The No. 1 music publisher has decided to go it alone in the battle to boost digital royalties paid to songwriters.
Sony/ATV Music Publishing — whose catalog includes Beatles classics along with Taylor Swift’s current chart toppers — plans to dump the industry’s oldest and biggest performance-rights organizations by the end of the year, The Post has learned.
Bypassing BMI and ASCAP, which collect royalties for songwriters when their tunes are played on the radio, streamed online or piped into a store, would allow Sony/ATV to negotiate directly with services such as Pandora, Spotify and YouTube.
Songwriters complain that BMI and ASCAP are bound by outdated government rules that result in paltry royalties from digital outlets. The pain is especially acute as CD sales and digital downloads are in decline, while streaming services are the only area of growth.
In July, Sony/ATV Chief Executive Martin Bandier, in a letter to his songwriters, warned that he might withdraw from ASCAP and BMI so he could better fight for higher streaming royalties.
Sony/ATV already tried a partial pullout from the professional-rights organizations, forcing companies like Pandora to negotiate directly for a license to stream music.
Pandora sued, arguing that music publishers couldn’t make partial withdrawals from BMI and ASCAP, which are bound by decades-old consent decrees with the Department of Justice that determine royalty rates.
The federal courts agreed: Either the publisher’s entire catalog of licensable songs remained with the licensing groups or none did.
Sony/ATV has appealed the courts’ all-or-nothing rule and is imploring the DOJ to review consent decrees it considers antiquated.
As a result of the court rulings, the royalty rate Pandora pays Sony/ATV reverted to the 1.85 percent by decree from the 5 percent that Sony/ATV exacted through direct negotiations.
No. 2 publisher Universal Music Publishing Group is also anxious to enter into direct negotiations over digital rights. But sources close to the company say it’s more willing to wait out both of Sony/ATV’s appeals.

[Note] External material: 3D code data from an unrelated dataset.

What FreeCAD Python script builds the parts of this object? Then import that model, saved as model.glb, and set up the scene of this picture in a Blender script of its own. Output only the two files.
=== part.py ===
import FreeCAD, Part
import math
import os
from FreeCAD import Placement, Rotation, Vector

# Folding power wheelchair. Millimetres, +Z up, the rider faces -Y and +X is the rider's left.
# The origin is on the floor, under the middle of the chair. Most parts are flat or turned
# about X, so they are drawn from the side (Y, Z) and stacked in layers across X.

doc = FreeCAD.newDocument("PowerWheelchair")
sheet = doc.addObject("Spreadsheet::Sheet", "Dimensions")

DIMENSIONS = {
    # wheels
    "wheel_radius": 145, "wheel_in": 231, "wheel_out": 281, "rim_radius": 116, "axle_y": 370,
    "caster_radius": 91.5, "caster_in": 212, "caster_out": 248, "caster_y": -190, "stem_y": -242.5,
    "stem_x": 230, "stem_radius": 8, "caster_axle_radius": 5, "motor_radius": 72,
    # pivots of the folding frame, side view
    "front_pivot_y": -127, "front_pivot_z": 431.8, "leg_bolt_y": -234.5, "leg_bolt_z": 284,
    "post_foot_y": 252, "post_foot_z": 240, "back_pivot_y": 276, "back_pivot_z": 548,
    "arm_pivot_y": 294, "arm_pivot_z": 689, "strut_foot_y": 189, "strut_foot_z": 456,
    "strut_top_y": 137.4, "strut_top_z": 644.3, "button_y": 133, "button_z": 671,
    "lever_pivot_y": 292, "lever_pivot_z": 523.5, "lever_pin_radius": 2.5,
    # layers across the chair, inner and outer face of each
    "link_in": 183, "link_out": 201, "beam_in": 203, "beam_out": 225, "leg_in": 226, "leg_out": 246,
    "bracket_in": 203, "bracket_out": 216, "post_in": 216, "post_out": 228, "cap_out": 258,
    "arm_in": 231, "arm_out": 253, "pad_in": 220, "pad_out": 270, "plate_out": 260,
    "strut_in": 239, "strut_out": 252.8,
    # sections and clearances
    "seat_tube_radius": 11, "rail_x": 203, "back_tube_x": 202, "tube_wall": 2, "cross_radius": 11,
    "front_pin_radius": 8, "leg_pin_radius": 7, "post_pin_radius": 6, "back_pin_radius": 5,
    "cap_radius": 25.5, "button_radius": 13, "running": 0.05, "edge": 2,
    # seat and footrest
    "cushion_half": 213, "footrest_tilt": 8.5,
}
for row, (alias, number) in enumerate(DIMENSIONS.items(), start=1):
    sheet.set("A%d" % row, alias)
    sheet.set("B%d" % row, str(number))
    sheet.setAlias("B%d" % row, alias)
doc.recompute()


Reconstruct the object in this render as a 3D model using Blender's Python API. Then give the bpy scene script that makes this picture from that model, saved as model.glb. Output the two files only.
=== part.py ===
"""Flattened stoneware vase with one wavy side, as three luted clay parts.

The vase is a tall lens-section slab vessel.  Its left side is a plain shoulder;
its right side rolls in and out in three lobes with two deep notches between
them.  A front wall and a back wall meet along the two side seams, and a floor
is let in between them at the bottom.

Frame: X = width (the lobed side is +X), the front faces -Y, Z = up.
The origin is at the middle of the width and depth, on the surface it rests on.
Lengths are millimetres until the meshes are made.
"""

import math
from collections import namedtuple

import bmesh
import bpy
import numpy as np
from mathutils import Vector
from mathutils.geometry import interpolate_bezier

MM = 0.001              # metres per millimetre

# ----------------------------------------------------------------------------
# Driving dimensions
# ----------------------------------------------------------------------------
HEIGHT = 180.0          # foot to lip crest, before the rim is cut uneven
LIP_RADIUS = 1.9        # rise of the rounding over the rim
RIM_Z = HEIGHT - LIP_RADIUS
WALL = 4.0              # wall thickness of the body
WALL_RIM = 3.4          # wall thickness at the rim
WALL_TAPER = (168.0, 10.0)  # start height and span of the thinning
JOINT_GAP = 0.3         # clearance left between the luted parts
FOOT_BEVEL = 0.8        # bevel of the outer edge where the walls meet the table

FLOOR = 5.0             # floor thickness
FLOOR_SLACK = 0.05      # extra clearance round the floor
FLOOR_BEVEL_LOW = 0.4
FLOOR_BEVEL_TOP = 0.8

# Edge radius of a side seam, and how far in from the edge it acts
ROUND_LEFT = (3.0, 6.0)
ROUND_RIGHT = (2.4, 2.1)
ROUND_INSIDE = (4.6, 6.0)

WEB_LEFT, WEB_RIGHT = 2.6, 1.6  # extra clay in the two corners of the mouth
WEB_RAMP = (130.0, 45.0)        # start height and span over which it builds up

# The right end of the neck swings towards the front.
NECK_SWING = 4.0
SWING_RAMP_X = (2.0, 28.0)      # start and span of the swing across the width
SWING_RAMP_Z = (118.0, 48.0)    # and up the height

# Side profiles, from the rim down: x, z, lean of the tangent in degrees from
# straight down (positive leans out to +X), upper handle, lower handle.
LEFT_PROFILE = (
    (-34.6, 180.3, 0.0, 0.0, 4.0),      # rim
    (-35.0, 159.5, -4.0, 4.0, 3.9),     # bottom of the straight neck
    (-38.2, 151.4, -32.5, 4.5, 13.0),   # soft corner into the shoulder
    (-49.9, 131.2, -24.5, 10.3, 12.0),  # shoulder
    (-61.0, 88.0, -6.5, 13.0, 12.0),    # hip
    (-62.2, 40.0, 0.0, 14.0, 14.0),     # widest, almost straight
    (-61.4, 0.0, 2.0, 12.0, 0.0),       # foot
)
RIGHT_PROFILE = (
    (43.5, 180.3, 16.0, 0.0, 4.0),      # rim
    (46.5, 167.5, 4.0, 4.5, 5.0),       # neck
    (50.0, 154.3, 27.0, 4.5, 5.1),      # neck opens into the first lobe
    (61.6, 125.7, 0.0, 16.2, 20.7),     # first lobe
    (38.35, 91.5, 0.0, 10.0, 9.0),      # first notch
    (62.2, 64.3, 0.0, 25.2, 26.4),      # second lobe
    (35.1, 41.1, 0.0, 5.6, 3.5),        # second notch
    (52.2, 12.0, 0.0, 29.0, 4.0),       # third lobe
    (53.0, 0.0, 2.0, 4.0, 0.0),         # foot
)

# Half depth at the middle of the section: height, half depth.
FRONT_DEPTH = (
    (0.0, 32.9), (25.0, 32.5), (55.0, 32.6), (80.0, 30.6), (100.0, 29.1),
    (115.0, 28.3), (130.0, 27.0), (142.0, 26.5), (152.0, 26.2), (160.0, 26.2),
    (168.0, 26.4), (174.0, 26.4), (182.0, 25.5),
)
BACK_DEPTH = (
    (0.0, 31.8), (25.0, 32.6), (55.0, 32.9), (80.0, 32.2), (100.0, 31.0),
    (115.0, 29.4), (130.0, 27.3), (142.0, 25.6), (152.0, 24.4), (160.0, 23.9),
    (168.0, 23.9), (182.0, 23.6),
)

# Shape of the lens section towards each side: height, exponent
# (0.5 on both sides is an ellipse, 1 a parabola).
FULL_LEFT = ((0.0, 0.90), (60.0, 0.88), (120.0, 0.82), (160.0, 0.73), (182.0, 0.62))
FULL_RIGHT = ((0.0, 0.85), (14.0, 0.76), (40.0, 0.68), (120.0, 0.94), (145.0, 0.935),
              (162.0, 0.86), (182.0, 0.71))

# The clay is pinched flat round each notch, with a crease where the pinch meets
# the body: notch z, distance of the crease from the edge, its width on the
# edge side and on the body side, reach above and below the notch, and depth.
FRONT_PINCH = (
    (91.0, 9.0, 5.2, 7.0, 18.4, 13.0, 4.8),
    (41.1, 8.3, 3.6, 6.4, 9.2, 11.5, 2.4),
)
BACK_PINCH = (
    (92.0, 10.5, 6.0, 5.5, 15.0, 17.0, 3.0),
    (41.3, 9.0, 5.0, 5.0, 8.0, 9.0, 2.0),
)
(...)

Sony/ATV, however, isn’t nearly as patient.
In his July letter, Bandier cautioned that “because the DOJ and legal process is not fully within our control, we may have no alternative but to take all of our rights out of ASCAP and BMI.”
A withdrawal would saddle Sony/ATV with significant administrative responsibilities historically handled by BMI and ASCAP. It would likely cripple the licensing groups as well.

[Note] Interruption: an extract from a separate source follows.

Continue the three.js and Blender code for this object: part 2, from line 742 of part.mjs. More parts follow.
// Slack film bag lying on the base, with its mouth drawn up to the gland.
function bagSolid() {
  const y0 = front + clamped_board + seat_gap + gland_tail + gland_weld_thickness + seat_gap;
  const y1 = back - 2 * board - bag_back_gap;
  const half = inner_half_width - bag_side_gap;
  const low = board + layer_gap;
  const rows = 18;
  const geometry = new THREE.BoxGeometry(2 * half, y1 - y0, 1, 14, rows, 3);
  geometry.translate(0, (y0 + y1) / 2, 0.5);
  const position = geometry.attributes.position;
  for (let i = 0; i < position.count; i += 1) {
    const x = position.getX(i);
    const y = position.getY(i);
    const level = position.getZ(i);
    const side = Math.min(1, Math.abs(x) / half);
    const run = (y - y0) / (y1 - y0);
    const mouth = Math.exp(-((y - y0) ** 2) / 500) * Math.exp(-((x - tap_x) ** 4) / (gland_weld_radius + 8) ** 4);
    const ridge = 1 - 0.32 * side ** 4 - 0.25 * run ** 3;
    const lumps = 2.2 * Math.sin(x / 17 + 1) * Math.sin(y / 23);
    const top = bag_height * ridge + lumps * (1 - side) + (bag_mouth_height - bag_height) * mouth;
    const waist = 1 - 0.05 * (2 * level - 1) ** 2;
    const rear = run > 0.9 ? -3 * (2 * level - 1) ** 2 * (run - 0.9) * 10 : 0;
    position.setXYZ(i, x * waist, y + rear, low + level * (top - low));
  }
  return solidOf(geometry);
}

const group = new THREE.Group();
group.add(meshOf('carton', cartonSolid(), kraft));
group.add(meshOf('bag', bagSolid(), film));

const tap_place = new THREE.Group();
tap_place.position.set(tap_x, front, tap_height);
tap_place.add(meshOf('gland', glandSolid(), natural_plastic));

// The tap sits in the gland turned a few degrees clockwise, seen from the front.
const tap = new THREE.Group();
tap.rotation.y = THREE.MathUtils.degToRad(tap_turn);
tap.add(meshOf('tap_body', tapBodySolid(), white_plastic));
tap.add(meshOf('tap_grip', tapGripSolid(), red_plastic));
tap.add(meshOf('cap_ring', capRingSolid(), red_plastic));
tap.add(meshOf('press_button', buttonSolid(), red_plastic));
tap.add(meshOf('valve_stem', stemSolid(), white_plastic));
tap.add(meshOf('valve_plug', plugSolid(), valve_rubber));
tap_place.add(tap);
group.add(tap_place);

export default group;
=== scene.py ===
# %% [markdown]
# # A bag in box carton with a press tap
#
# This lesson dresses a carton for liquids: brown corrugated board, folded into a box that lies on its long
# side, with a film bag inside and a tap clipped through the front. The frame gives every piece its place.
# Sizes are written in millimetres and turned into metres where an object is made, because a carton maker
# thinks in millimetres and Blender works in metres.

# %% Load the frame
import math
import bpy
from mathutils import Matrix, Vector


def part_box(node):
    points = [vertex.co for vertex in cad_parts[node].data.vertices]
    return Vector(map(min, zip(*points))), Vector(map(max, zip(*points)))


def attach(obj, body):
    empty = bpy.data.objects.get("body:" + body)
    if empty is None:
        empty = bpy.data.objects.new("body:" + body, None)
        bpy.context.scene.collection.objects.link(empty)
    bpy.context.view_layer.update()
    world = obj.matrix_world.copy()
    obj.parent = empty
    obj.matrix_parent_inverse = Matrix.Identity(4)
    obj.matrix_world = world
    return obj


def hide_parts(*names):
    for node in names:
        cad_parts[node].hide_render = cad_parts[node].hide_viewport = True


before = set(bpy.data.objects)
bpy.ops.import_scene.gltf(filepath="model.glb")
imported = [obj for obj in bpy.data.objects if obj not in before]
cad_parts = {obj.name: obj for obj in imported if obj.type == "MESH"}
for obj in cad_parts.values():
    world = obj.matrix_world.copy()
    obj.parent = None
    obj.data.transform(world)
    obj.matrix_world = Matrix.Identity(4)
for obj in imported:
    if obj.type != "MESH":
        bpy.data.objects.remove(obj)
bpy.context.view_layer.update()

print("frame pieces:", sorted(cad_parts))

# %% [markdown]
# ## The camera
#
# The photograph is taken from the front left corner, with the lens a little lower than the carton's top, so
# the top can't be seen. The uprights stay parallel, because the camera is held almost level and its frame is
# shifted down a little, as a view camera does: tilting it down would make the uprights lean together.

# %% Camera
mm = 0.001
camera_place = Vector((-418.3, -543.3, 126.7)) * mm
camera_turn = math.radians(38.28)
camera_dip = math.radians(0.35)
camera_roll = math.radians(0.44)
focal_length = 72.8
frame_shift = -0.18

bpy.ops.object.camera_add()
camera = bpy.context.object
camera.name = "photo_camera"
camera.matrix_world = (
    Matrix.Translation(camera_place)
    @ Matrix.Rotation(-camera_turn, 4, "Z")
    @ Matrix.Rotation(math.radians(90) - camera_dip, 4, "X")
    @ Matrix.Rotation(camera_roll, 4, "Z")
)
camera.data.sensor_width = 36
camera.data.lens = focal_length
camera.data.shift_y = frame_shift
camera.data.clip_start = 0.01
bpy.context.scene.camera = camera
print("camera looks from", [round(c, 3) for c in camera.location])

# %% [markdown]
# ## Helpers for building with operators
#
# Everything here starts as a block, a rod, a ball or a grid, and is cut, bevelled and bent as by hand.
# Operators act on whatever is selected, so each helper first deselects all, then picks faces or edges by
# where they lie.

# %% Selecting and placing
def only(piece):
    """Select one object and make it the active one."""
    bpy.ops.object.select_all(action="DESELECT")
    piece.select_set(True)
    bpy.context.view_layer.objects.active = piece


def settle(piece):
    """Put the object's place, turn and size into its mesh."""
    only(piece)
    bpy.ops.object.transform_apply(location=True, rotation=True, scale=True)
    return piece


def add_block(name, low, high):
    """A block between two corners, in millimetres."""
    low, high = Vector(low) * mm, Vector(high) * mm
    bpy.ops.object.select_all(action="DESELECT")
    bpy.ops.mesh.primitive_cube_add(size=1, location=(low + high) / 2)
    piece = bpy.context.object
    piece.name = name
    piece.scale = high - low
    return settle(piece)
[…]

But a source claims the $230 million BMI and ASCAP kept for themselves last year — after distributing $1.7 billion to songwriters, composers and publishers — suggests plenty of room for cost-cutting.
Sony/ATV could replace them with a much leaner operation, the source said, saving tens of millions a year. And at least half of those savings could also be repatriated to the Sony/ATV songwriters that BMI and ASCAP once served.
While Sony/ATV wouldn’t confirm that it is pulling out of the licensing groups, it acknowledged the option is on the table.
Calling it a done deal “would be very premature,” a Sony/ATV spokesman said.